Objectives — The primary objective of this study was to compare mortality following incident acute myocardial infarction (AMI) among individuals with and without schizophrenia. A secondary objective was to compare the likelihood to receive cardiac procedures and cardiologist visits.
Methods — This retrospective cohort study took place in Ontario, Canada. The authors studied incident AMI patients who were alive at hospitalization discharge from January 1, 2002 to December 31, 2006. 71,668 subjects were included in the study (402 subjects were excluded because of missing data). The main exposure was a diagnosis of schizophrenia. The main outcome measure was 30-day mortality post-discharge. Secondary outcomes included receipt of cardiac procedures and cardiologist visits within 30 days post-discharge.

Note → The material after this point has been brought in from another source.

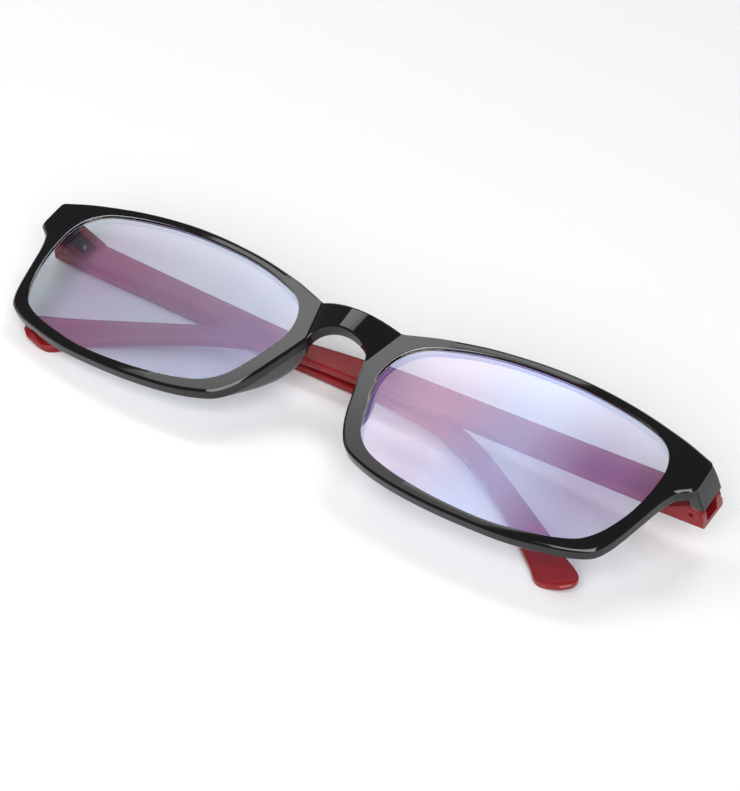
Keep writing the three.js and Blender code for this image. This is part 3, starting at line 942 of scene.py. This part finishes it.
studio = {
    "floor": "#f4f4f5", "floorLight": "#f7f7f8",
    "floorSize": 6.0,
    "world": 0.16,
    # lamp: middle (m), size across and along (m), radiance
    "top": ((-0.297, -0.12, 0.5), (0.27, 0.62), 3.0),
    # its brightness from near to far: share of its depth, linear colour
    "topStops": (
        (0.0, (0.45, 0.45, 0.45)), (0.82, (0.5, 0.5, 0.5)), (0.91, (1.15, 1.15, 1.15)),
        (1.0, (1.2, 1.2, 1.2)),
    ),
    "topFade": (0.5, 0.6),
    "back": ((0.0, 0.32, 0.7), (0.3, 0.2), 5.6),
    "front": ((0.5, -1.0, 0.8), (1.3, 0.9), 6.9),
    "bloom": ((-0.31, 0.13, 0.5), (0.56, 0.5), 2.1),
    # brightness of the lens panel from left to right: share of its width, linear colour
    "bloomStops": (
        (0.0, (0.0, 0.0, 0.0)), (0.1, (0.24, 0.14, 0.26)), (0.3, (0.27, 0.26, 0.36)),
        (0.45, (0.32, 0.34, 0.5)), (0.6, (0.82, 0.68, 0.8)), (0.73, (0.62, 0.74, 0.98)),
        (0.86, (0.3, 0.2, 0.42)),
        (0.98, (0.0, 0.0, 0.0)),
    ),
    "bloomFade": (0.25, 0.5),        # distance from its middle line over which it fades
}


def areaLamp(name, middle, size, radiance, aim=(0, 0, 0.01)):
    data = bpy.data.lights.new(name, "AREA")
    data.shape = "RECTANGLE"
    data.size, data.size_y = size
    data.energy = radiance * math.pi * size[0] * size[1]
    lamp = bpy.data.objects.new(name, data)
    scene.collection.objects.link(lamp)
    lamp.location = middle
    if aim is not None:
        lamp.rotation_euler = (Vector(aim) - Vector(middle)).to_track_quat("-Z", "Y").to_euler()
    return lamp


def lightOnly(lamp, pieces, state):
    # The lamp lights only these pieces, or all but these.
    chosen = bpy.data.collections.new(lamp.name + "_pieces")
    for piece in pieces:
        chosen.objects.link(piece)
    for entry in chosen.collection_objects:
        entry.light_linking.link_state = state
    lamp.light_linking.receiver_collection = chosen


def graded(lamp, along, across, stops, fade):
    # The lamp's panel has its own colour along one side and fades towards the ends of the other.
    lamp.data.use_nodes = True
    tree = lamp.data.node_tree
    tree.nodes.clear()
    panel = addNode(tree, "ShaderNodeNewGeometry")
    place = addNode(tree, "ShaderNodeSeparateXYZ", links={0: panel.outputs["Parametric"]})
    tint = addNode(tree, "ShaderNodeValToRGB", links={0: place.outputs[along]})
    tint.color_ramp.interpolation = "EASE"
    for _ in range(len(stops) - 2):
        tint.color_ramp.elements.new(0.5)
    for entry, (share, colour) in zip(tint.color_ramp.elements, stops):
        entry.position, entry.color = share, colour + (1.0,)
    offset = addNode(tree, "ShaderNodeMath", {"operation": "SUBTRACT"}, {1: 0.5}, {
        0: place.outputs[across]})
    away = addNode(tree, "ShaderNodeMath", {"operation": "ABSOLUTE"}, links={0: offset.outputs["Value"]})
    dim = addNode(tree, "ShaderNodeMapRange", {"interpolation_type": "SMOOTHSTEP"}, {
        "From Min": fade[0], "From Max": fade[1], "To Min": 1.0, "To Max": 0.0}, {
            "Value": away.outputs["Value"]})
    glow = addNode(tree, "ShaderNodeEmission", links={
        "Color": tint.outputs["Color"], "Strength": dim.outputs["Result"]})
    addNode(tree, "ShaderNodeOutputLight", links={"Surface": glow.outputs["Emission"]})


lenses = [bpy.data.objects[name] for name in ("right_lens_blank", "left_lens_blank")]
topLamp = areaLamp("top_softbox", *studio["top"], aim=None)
areaLamp("back_softbox", *studio["back"])
areaLamp("front_softbox", *studio["front"])
bloomLamp = areaLamp("lens_softbox", *studio["bloom"], aim=None)
lightOnly(topLamp, lenses, "EXCLUDE")
lightOnly(bloomLamp, lenses, "INCLUDE")
graded(bloomLamp, "X", "Y", studio["bloomStops"], studio["bloomFade"])
graded(topLamp, "Y", "X", studio["topStops"], studio["topFade"])

world = bpy.data.worlds.new("studio")
world.use_nodes = True
world.node_tree.nodes["Background"].inputs["Color"].default_value = (1, 1, 1, 1)
world.node_tree.nodes["Background"].inputs["Strength"].default_value = studio["world"]
scene.world = world
scene.view_settings.view_transform = "Standard"

half = studio["floorSize"] / 2
floor = solidMesh("floor", ([(-half, -half, 0), (half, -half, 0), (half, half, 0), (-half, half, 0)],
                            [(0, 1, 2, 3)]))
floorPaint, floorTree, floorPlace, floorShader = newMaterial("studio_floor_paint")
floorShade = addNode(floorTree, "ShaderNodeTexNoise", values={"Scale": 2.0}, links={"Vector": floorPlace})
floorTone = addNode(floorTree, "ShaderNodeMix", {"data_type": "RGBA"}, {
    6: linear(studio["floor"]), 7: linear(studio["floorLight"])}, {0: floorShade.outputs["Fac"]})
floorTree.links.new(floorTone.outputs[2], floorShader.inputs["Base Color"])
setShader(floorShader, Roughness=0.9)
floor.data.materials.append(floorPaint)

cameraSizes = {
    "eye": (227.72, -224.05, 344.72),   # mm, in the front's own frame
    "target": (11.18, -3.80, 0.0),
    "up": (-0.339, 0.682, 0.648),
    "lens": 127.4,
}


def addCamera():
    data = bpy.data.cameras.new("camera")
    data.lens = cameraSizes["lens"]
    data.sensor_width = 36.0
    data.clip_start, data.clip_end = 0.05, 20.0
    camera = bpy.data.objects.new("camera", data)
    scene.collection.objects.link(camera)
    eye = frontSpace @ Vector(cameraSizes["eye"])
    target = frontSpace @ Vector(cameraSizes["target"])
    back = (eye - target).normalized()
    upward = (frontSpace.to_3x3() @ Vector(cameraSizes["up"])).normalized()
    right = upward.cross(back).normalized()
    upward = back.cross(right)
    turn = Matrix((right, upward, back)).transposed().to_4x4()
    camera.matrix_world = Matrix.Translation(eye) @ turn
    scene.camera = camera


addCamera()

Results — After risk adjustment, individuals with schizophrenia were 56% more likely to die within 30 days of discharge (OR 1.56, 95% CI 1.08-2.23; p=0.02), but approximately 50% less likely to receive cardiac procedures (OR 0.48, 95% CI 0.40-0.56; p<0.001) or to see a cardiologist within 30 days of discharge (OR 0.53, 95% CI 0.43-0.65; p<0.001).
Conclusions — Individuals with schizophrenia have a significant risk of dying following incident AMI. Despite the elevated mortality risk, individuals with schizophrenia are less likely to receive specialist care and cardiac procedures. Inequities in access to AMI care may be an important point of intervention for individuals with schizophrenia.